start Collected data
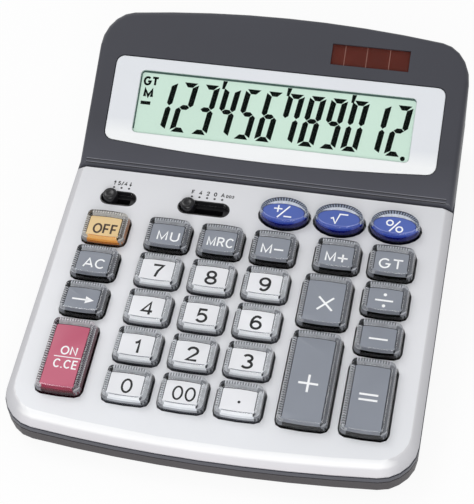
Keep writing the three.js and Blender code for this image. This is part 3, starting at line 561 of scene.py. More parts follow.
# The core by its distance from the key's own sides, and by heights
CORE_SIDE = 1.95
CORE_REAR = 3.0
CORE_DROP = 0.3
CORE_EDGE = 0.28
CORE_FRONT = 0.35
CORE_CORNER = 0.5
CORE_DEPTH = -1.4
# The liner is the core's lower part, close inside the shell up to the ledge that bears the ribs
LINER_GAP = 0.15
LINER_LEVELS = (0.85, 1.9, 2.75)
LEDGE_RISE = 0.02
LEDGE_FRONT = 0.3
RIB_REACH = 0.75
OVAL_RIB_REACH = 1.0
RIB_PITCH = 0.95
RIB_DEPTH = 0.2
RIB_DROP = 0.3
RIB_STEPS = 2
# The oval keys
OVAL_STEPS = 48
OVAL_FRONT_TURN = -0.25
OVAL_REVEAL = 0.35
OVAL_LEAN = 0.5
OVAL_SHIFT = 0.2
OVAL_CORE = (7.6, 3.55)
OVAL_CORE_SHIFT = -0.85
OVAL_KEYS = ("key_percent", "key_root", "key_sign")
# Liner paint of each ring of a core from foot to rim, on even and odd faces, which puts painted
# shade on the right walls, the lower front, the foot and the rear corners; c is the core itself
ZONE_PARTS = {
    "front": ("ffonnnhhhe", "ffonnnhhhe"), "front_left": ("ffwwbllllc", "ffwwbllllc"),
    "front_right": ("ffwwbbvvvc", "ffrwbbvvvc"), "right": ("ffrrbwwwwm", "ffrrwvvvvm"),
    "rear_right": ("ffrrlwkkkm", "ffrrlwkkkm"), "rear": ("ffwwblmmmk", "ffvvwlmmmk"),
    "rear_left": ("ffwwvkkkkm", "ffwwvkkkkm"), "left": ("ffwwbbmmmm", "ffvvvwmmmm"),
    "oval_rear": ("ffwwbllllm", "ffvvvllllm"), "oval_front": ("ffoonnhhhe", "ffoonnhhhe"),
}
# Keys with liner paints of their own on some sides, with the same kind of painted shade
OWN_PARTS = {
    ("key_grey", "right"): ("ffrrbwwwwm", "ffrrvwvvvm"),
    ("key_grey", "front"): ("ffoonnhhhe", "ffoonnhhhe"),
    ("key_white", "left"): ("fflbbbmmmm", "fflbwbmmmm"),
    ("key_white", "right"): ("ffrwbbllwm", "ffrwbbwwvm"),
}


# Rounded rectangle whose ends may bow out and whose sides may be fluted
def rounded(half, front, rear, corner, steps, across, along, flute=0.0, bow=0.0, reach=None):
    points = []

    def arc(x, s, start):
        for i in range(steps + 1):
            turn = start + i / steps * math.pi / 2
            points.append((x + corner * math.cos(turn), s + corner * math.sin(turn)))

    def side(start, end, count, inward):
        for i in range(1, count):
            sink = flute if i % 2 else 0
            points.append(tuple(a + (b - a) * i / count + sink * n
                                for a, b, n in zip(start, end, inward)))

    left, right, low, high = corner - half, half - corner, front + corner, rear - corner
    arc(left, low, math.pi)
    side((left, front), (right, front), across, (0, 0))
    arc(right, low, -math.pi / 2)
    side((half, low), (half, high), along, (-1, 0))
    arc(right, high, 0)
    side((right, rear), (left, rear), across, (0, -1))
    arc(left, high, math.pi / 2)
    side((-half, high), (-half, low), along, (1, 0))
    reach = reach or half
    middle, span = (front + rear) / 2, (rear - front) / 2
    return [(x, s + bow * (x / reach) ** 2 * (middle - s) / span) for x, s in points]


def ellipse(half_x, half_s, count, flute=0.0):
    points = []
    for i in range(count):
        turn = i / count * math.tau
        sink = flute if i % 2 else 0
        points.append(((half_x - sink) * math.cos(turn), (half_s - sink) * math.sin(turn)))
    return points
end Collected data
■ Directions: Write the data from above out again, exactly.

■ Expected answer:
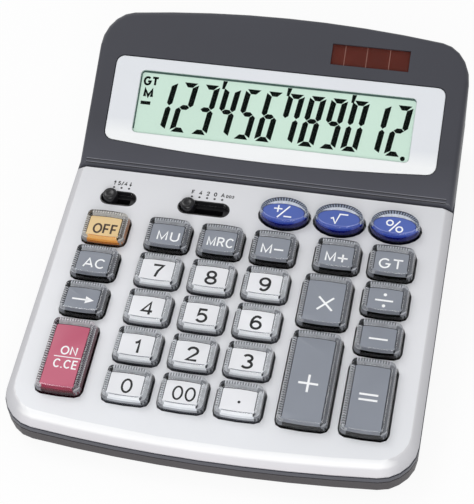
Keep writing the three.js and Blender code for this image. This is part 3, starting at line 561 of scene.py. More parts follow.
# The core by its distance from the key's own sides, and by heights
CORE_SIDE = 1.95
CORE_REAR = 3.0
CORE_DROP = 0.3
CORE_EDGE = 0.28
CORE_FRONT = 0.35
CORE_CORNER = 0.5
CORE_DEPTH = -1.4
# The liner is the core's lower part, close inside the shell up to the ledge that bears the ribs
LINER_GAP = 0.15
LINER_LEVELS = (0.85, 1.9, 2.75)
LEDGE_RISE = 0.02
LEDGE_FRONT = 0.3
RIB_REACH = 0.75
OVAL_RIB_REACH = 1.0
RIB_PITCH = 0.95
RIB_DEPTH = 0.2
RIB_DROP = 0.3
RIB_STEPS = 2
# The oval keys
OVAL_STEPS = 48
OVAL_FRONT_TURN = -0.25
OVAL_REVEAL = 0.35
OVAL_LEAN = 0.5
OVAL_SHIFT = 0.2
OVAL_CORE = (7.6, 3.55)
OVAL_CORE_SHIFT = -0.85
OVAL_KEYS = ("key_percent", "key_root", "key_sign")
# Liner paint of each ring of a core from foot to rim, on even and odd faces, which puts painted
# shade on the right walls, the lower front, the foot and the rear corners; c is the core itself
ZONE_PARTS = {
    "front": ("ffonnnhhhe", "ffonnnhhhe"), "front_left": ("ffwwbllllc", "ffwwbllllc"),
    "front_right": ("ffwwbbvvvc", "ffrwbbvvvc"), "right": ("ffrrbwwwwm", "ffrrwvvvvm"),
    "rear_right": ("ffrrlwkkkm", "ffrrlwkkkm"), "rear": ("ffwwblmmmk", "ffvvwlmmmk"),
    "rear_left": ("ffwwvkkkkm", "ffwwvkkkkm"), "left": ("ffwwbbmmmm", "ffvvvwmmmm"),
    "oval_rear": ("ffwwbllllm", "ffvvvllllm"), "oval_front": ("ffoonnhhhe", "ffoonnhhhe"),
}
# Keys with liner paints of their own on some sides, with the same kind of painted shade
OWN_PARTS = {
    ("key_grey", "right"): ("ffrrbwwwwm", "ffrrvwvvvm"),
    ("key_grey", "front"): ("ffoonnhhhe", "ffoonnhhhe"),
    ("key_white", "left"): ("fflbbbmmmm", "fflbwbmmmm"),
    ("key_white", "right"): ("ffrwbbllwm", "ffrwbbwwvm"),
}


# Rounded rectangle whose ends may bow out and whose sides may be fluted
def rounded(half, front, rear, corner, steps, across, along, flute=0.0, bow=0.0, reach=None):
    points = []

    def arc(x, s, start):
        for i in range(steps + 1):
            turn = start + i / steps * math.pi / 2
            points.append((x + corner * math.cos(turn), s + corner * math.sin(turn)))

    def side(start, end, count, inward):
        for i in range(1, count):
            sink = flute if i % 2 else 0
            points.append(tuple(a + (b - a) * i / count + sink * n
                                for a, b, n in zip(start, end, inward)))

    left, right, low, high = corner - half, half - corner, front + corner, rear - corner
    arc(left, low, math.pi)
    side((left, front), (right, front), across, (0, 0))
    arc(right, low, -math.pi / 2)
    side((half, low), (half, high), along, (-1, 0))
    arc(right, high, 0)
    side((right, rear), (left, rear), across, (0, -1))
    arc(left, high, math.pi / 2)
    side((-half, high), (-half, low), along, (1, 0))
    reach = reach or half
    middle, span = (front + rear) / 2, (rear - front) / 2
    return [(x, s + bow * (x / reach) ** 2 * (middle - s) / span) for x, s in points]


def ellipse(half_x, half_s, count, flute=0.0):
    points = []
    for i in range(count):
        turn = i / count * math.tau
        sink = flute if i % 2 else 0
        points.append(((half_x - sink) * math.cos(turn), (half_s - sink) * math.sin(turn)))
    return points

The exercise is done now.